A Beautiful mess

I am a beautiful mess, fucked up, fragile, damaged & working my way back to good, who knows if I will get there. Some days I love me & others not so much.

Thursday, August 9, 2012

the bratt

Reading back over blogs IU had writtend just after the D-bomb, so sad and broken. Almost exactly 3 months later and I am pregnant and living alone paying my own bills and lonely as hell. I am currently suffering through a double fuck me ouch of a yeast infection and a bladder infection. I can take AZO so at least the bladder infections symptoms are gone but the burning raw itch of my cooch is driving me fucking nuts!
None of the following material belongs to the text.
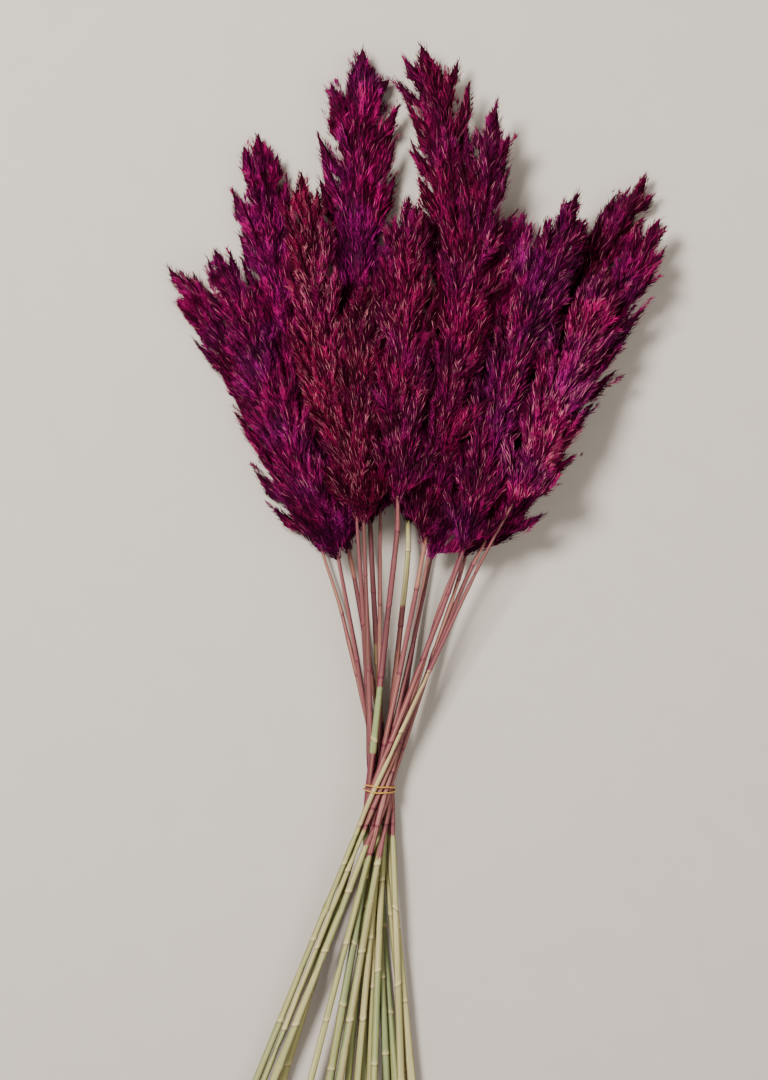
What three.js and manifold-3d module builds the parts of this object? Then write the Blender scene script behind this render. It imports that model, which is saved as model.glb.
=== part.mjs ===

I didn't sleep well the night before last so last night I took a whole Benadryl and only had to get up 3 times to pee (thank you bay-buh) but Vanessa woke me up this morning at 5:00 when she dropped of her kids (she brings them in and puts them back to bed) so I had awful nightmares all morning long about my arch nemesis a horrible BRAT named Becca and if I didn't need the money I wouldn't be watching. I have watched her since she is 8months old and she is awful, I hate to say it I know I sound awful when I do but she is a brat she cries all the time especially when she doesn't get her way, to the point she pisses herself & pukes, she is 4 years old. she is manipulative & lies and disrespectful {sigh} and incredibly sweet one on one but in a large group like mine she is the biggest fun sucker, she drained my emotional energy daily. Ok, well there is some soul-ugly for ya!. I was just so struck by my dreams of her, same thing telling her over and over again NO and having her not listen and ask again and again.

1 comment:

  1. Don't you just want to take a bristle brush and scratch the heck out of it at those moments?! Torture! I feel you. Did I meet this Becca girl? I don't think anybody has such determination as you to hold on and keep a daycare kiddo like that..I will do everything possible to prevent my children from acting that way! Yikes. Are her parents clueless?